EXERCISE DIRECTIONS ->
Begin with the line that contains "function far_side(face) = [for", end with the line that contains "obj.matrix_world = world", and extract exactly that stretch of lines.

EXERCISE MATERIAL ->
----
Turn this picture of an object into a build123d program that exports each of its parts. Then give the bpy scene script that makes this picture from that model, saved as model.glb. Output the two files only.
----
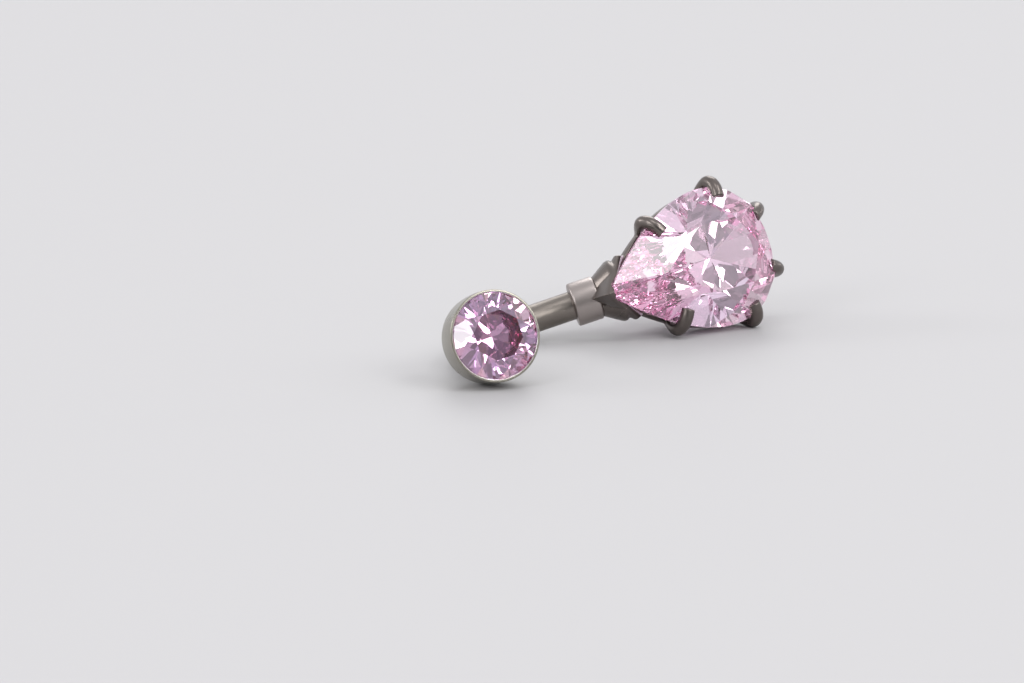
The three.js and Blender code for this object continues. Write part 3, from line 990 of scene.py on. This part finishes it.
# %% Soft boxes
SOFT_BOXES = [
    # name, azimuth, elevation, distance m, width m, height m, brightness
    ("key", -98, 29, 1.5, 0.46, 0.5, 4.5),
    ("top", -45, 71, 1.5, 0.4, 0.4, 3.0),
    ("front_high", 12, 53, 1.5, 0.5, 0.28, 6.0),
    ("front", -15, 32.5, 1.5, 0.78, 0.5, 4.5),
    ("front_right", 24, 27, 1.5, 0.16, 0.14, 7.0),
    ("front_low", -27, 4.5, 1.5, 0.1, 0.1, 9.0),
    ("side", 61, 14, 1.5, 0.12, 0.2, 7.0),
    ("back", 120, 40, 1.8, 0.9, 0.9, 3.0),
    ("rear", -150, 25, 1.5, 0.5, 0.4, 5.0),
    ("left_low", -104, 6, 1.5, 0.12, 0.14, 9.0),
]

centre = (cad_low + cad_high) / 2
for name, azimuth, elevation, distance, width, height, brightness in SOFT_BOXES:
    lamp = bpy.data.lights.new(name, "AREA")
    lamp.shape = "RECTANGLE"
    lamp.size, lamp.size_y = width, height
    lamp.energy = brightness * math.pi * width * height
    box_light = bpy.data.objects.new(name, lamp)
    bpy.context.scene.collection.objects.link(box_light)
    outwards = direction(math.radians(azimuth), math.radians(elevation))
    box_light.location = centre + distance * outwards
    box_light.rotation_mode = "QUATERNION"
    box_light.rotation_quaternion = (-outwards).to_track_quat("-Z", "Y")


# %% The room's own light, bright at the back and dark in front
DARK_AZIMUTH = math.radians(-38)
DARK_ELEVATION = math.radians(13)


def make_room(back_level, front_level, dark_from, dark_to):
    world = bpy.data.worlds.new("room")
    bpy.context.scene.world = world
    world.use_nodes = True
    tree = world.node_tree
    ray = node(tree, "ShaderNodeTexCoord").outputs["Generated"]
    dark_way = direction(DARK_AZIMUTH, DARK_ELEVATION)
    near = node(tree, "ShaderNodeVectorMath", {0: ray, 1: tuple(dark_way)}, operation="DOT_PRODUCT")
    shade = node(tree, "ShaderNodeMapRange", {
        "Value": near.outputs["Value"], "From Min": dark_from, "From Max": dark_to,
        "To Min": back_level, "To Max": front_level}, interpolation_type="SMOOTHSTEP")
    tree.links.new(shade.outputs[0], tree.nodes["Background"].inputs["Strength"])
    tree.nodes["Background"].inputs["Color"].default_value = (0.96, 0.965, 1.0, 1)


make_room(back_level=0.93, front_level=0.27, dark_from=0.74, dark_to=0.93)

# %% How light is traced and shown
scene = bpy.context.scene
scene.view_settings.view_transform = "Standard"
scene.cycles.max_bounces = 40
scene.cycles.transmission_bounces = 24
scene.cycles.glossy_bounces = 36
----
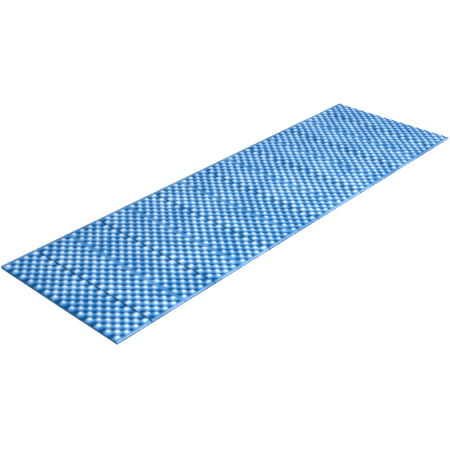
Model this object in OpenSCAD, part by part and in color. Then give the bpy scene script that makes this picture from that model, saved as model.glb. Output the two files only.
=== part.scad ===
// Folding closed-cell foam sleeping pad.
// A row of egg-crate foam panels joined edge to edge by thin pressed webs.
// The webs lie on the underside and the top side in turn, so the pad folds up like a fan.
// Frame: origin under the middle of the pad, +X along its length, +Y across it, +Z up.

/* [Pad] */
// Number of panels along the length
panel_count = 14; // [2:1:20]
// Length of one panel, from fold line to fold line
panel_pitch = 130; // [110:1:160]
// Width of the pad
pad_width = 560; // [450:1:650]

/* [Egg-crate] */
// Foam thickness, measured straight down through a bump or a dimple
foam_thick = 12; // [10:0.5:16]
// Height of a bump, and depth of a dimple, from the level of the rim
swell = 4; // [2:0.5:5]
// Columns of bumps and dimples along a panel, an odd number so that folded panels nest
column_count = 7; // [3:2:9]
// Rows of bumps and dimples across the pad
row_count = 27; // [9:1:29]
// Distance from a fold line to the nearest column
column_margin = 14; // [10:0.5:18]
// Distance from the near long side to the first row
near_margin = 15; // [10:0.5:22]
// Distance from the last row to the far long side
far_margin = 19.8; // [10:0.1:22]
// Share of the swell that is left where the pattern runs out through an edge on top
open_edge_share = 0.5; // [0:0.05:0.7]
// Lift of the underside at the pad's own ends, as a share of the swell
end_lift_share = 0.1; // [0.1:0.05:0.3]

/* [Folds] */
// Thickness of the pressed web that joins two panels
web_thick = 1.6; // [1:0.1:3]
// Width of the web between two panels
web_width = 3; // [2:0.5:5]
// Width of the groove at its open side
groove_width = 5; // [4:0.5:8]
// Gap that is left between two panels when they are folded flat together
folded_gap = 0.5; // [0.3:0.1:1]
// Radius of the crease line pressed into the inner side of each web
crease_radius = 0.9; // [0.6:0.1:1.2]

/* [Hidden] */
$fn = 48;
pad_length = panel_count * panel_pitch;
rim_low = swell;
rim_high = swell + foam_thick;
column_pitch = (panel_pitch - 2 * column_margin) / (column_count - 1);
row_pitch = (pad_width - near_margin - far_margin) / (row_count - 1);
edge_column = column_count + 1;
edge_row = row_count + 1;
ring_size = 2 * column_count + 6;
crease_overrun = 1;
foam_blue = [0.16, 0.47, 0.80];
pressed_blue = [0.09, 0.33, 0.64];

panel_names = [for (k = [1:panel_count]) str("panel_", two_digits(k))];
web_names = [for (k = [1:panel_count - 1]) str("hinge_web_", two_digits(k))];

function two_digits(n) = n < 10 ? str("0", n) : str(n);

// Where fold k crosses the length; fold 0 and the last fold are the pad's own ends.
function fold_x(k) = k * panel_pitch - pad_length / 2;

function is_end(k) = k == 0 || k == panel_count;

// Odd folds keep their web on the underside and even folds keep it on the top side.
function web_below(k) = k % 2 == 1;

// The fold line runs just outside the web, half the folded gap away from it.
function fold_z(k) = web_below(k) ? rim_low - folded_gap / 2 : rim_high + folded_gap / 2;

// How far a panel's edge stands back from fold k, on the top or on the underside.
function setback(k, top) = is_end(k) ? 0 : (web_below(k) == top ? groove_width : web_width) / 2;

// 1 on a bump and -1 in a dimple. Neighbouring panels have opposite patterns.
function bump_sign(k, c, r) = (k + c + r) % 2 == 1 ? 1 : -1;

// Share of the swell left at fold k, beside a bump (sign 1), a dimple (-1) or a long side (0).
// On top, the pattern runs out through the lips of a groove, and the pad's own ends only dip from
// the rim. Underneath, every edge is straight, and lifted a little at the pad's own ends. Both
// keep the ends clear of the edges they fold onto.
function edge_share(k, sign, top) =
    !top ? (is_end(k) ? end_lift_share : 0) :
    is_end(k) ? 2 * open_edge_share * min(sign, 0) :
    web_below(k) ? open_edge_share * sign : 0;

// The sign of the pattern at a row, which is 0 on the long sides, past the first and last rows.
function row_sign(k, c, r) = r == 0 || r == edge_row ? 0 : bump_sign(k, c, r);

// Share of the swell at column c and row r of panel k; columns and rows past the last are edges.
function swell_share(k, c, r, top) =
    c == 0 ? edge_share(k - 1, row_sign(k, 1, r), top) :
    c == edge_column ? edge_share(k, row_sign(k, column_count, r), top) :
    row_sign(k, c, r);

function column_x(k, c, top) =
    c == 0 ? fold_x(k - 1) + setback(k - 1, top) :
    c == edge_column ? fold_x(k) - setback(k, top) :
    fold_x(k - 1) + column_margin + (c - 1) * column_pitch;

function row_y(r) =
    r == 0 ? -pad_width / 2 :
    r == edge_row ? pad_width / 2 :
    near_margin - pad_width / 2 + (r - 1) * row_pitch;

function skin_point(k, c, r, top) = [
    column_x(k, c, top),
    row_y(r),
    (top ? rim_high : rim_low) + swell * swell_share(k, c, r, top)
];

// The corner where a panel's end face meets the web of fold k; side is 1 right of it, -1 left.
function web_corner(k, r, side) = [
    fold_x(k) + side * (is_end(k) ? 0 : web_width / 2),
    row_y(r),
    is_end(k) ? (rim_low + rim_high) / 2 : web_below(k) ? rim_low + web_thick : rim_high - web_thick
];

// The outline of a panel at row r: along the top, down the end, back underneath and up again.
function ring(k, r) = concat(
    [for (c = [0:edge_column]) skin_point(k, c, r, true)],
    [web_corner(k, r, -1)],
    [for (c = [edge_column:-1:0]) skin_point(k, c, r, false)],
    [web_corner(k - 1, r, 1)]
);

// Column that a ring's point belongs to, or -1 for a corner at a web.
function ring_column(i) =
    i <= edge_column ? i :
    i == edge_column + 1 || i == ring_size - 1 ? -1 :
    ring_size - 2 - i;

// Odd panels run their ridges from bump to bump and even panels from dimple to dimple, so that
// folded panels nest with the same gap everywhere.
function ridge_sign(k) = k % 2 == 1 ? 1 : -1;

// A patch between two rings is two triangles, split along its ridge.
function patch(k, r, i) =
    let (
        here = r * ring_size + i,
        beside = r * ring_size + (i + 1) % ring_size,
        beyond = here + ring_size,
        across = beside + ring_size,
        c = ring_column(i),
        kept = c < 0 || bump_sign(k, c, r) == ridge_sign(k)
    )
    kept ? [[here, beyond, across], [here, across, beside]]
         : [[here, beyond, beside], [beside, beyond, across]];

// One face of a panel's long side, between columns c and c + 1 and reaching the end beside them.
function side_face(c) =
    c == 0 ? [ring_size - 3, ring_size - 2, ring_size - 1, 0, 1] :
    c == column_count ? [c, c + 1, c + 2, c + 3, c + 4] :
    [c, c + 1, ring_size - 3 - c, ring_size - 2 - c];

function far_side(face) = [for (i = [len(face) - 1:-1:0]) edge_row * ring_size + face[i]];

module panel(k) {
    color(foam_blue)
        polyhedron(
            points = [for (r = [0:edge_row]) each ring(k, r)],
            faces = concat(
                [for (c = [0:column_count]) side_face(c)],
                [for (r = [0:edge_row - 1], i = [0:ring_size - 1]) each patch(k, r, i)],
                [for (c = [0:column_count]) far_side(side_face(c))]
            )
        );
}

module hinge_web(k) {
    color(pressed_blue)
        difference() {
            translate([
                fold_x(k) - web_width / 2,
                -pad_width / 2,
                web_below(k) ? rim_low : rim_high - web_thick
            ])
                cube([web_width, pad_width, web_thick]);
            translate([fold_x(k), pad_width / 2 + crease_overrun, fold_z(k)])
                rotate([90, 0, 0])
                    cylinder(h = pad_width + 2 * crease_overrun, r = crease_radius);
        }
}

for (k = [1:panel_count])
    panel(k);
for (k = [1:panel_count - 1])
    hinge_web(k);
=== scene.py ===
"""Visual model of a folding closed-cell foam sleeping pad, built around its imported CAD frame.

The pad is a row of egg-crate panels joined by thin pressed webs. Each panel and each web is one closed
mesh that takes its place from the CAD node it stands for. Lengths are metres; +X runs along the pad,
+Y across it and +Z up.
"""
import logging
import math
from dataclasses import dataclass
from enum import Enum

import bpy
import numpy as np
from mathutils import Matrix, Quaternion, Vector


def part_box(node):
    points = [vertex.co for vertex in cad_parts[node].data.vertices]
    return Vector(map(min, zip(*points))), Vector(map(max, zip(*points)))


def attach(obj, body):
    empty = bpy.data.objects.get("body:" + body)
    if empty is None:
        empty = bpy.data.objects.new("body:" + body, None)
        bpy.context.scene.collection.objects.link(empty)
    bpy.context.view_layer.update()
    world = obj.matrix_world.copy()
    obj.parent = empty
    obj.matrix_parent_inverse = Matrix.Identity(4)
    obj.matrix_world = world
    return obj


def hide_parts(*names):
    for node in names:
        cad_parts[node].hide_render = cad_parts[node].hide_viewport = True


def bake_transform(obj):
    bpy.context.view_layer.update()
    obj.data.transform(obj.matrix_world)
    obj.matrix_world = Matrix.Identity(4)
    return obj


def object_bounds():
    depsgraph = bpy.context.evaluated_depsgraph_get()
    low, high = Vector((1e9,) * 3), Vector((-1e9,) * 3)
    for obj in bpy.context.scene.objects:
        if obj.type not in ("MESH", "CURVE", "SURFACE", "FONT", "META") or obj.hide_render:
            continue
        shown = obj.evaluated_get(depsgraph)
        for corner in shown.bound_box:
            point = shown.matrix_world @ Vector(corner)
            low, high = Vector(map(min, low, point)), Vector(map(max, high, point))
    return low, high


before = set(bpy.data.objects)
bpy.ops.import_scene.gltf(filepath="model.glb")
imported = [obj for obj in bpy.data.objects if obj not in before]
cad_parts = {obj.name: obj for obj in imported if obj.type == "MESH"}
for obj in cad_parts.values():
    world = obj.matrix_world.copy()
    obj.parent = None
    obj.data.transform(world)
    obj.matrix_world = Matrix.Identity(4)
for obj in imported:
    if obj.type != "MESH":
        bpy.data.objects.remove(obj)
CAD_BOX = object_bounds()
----
REPLY ->
function far_side(face) = [for (i = [len(face) - 1:-1:0]) edge_row * ring_size + face[i]];

module panel(k) {
    color(foam_blue)
        polyhedron(
            points = [for (r = [0:edge_row]) each ring(k, r)],
            faces = concat(
                [for (c = [0:column_count]) side_face(c)],
                [for (r = [0:edge_row - 1], i = [0:ring_size - 1]) each patch(k, r, i)],
                [for (c = [0:column_count]) far_side(side_face(c))]
            )
        );
}

module hinge_web(k) {
    color(pressed_blue)
        difference() {
            translate([
                fold_x(k) - web_width / 2,
                -pad_width / 2,
                web_below(k) ? rim_low : rim_high - web_thick
            ])
                cube([web_width, pad_width, web_thick]);
            translate([fold_x(k), pad_width / 2 + crease_overrun, fold_z(k)])
                rotate([90, 0, 0])
                    cylinder(h = pad_width + 2 * crease_overrun, r = crease_radius);
        }
}

for (k = [1:panel_count])
    panel(k);
for (k = [1:panel_count - 1])
    hinge_web(k);
=== scene.py ===
"""Visual model of a folding closed-cell foam sleeping pad, built around its imported CAD frame.

The pad is a row of egg-crate panels joined by thin pressed webs. Each panel and each web is one closed
mesh that takes its place from the CAD node it stands for. Lengths are metres; +X runs along the pad,
+Y across it and +Z up.
"""
import logging
import math
from dataclasses import dataclass
from enum import Enum

import bpy
import numpy as np
from mathutils import Matrix, Quaternion, Vector


def part_box(node):
    points = [vertex.co for vertex in cad_parts[node].data.vertices]
    return Vector(map(min, zip(*points))), Vector(map(max, zip(*points)))


def attach(obj, body):
    empty = bpy.data.objects.get("body:" + body)
    if empty is None:
        empty = bpy.data.objects.new("body:" + body, None)
        bpy.context.scene.collection.objects.link(empty)
    bpy.context.view_layer.update()
    world = obj.matrix_world.copy()
    obj.parent = empty
    obj.matrix_parent_inverse = Matrix.Identity(4)
    obj.matrix_world = world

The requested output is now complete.